:: Extracted entries ::
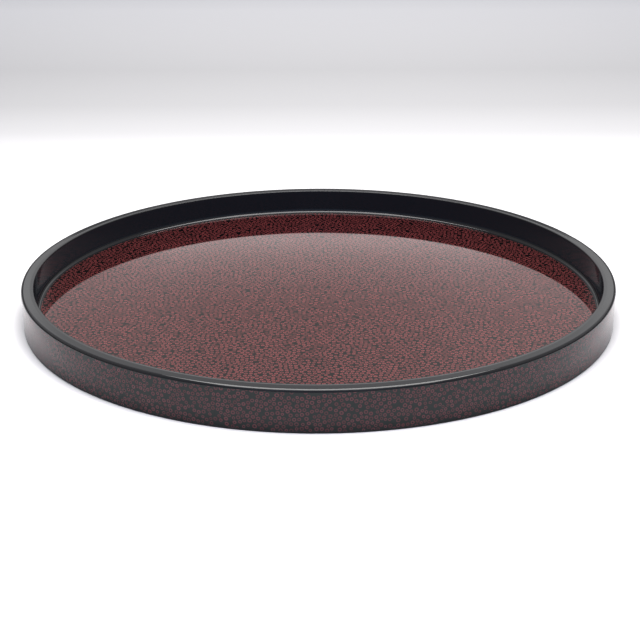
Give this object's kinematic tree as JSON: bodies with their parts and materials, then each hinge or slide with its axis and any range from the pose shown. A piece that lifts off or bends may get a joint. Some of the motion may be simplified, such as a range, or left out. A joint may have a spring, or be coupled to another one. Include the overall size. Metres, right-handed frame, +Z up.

---

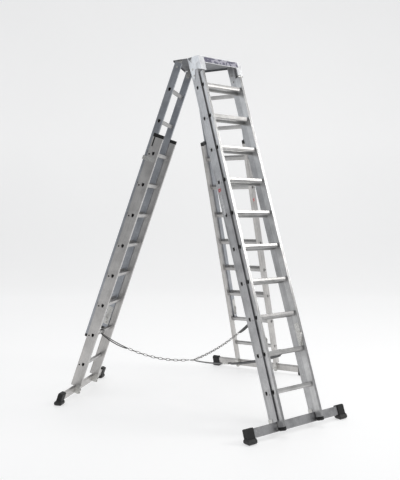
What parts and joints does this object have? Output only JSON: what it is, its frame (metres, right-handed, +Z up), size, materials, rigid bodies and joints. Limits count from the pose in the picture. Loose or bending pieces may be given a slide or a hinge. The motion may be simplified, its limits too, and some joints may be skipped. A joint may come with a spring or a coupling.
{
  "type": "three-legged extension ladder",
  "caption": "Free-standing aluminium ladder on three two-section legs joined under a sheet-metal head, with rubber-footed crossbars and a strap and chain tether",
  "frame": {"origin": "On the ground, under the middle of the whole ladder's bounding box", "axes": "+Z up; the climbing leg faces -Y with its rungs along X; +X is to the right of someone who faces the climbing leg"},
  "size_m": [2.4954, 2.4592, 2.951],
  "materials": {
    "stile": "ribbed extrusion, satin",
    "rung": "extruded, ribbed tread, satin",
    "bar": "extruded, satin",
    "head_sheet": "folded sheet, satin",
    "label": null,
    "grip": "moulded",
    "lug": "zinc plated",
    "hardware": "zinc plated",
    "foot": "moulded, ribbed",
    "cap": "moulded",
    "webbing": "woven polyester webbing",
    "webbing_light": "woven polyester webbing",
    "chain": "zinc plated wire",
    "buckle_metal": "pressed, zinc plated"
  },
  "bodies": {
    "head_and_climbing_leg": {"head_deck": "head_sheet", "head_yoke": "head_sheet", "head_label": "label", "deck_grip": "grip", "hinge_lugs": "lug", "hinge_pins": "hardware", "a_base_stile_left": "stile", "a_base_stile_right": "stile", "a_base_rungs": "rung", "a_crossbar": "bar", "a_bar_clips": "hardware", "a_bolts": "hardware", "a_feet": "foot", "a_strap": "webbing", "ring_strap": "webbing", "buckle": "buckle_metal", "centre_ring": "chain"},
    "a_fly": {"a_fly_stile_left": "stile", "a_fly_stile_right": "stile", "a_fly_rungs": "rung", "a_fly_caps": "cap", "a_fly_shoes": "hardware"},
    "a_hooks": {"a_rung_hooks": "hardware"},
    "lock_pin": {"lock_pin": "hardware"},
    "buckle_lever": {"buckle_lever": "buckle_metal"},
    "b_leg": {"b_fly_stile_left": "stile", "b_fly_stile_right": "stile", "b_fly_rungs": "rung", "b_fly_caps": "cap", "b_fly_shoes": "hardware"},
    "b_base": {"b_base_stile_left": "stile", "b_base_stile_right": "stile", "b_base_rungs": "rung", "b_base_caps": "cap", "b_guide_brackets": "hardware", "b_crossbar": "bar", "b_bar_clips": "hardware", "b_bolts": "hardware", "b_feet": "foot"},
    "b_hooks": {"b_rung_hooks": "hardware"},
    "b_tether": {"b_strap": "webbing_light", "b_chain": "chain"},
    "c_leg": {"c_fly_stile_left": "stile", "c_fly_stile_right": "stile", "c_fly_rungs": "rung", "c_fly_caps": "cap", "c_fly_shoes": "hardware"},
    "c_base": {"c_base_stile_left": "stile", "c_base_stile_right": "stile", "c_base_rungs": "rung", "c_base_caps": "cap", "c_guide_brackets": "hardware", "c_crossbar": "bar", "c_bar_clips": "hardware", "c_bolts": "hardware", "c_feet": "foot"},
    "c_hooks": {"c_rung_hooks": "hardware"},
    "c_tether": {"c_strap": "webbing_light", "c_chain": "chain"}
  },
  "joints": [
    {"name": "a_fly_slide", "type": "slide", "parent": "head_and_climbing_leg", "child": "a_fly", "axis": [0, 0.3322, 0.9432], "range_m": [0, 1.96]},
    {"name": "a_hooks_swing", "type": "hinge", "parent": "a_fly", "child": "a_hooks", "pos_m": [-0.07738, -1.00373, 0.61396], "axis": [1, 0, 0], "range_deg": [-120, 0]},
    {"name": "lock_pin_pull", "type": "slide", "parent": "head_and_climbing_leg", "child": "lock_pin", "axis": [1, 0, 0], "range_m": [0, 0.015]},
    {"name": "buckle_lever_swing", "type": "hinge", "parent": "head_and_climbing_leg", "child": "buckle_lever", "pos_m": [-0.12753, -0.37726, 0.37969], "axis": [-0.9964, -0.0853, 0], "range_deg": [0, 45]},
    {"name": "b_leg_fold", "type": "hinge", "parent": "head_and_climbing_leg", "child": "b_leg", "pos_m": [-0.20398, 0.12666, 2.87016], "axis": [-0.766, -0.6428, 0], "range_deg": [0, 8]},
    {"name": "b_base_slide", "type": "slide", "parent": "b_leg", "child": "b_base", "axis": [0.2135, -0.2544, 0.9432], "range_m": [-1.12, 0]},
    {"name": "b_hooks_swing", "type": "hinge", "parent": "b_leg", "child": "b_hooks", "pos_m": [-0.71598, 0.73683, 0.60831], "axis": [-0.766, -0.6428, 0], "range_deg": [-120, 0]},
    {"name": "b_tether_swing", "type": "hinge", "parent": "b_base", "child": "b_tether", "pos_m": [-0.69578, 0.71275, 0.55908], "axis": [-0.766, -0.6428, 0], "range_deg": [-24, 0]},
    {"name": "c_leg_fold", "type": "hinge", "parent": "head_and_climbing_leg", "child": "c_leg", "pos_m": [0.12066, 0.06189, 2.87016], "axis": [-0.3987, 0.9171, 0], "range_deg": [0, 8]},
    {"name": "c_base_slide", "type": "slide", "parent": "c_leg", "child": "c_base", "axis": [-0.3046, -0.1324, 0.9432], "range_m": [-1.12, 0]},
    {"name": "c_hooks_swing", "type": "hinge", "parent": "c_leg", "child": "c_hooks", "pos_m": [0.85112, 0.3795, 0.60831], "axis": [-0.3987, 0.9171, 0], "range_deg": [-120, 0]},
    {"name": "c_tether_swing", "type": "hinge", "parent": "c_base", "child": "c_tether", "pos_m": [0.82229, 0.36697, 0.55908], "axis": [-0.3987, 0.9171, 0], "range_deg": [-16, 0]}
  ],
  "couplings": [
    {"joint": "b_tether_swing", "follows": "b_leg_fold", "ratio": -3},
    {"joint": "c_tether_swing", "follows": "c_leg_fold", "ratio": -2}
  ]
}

:: Stated goal ::
Using the entries above, return each line that includes the word "bodies".

:: Written response ::
Give this object's kinematic tree as JSON: bodies with their parts and materials, then each hinge or slide with its axis and any range from the pose shown. A piece that lifts off or bends may get a joint. Some of the motion may be simplified, such as a range, or left out. A joint may have a spring, or be coupled to another one. Include the overall size. Metres, right-handed frame, +Z up.
What parts and joints does this object have? Output only JSON: what it is, its frame (metres, right-handed, +Z up), size, materials, rigid bodies and joints. Limits count from the pose in the picture. Loose or bending pieces may be given a slide or a hinge. The motion may be simplified, its limits too, and some joints may be skipped. A joint may come with a spring or a coupling.
  "bodies": {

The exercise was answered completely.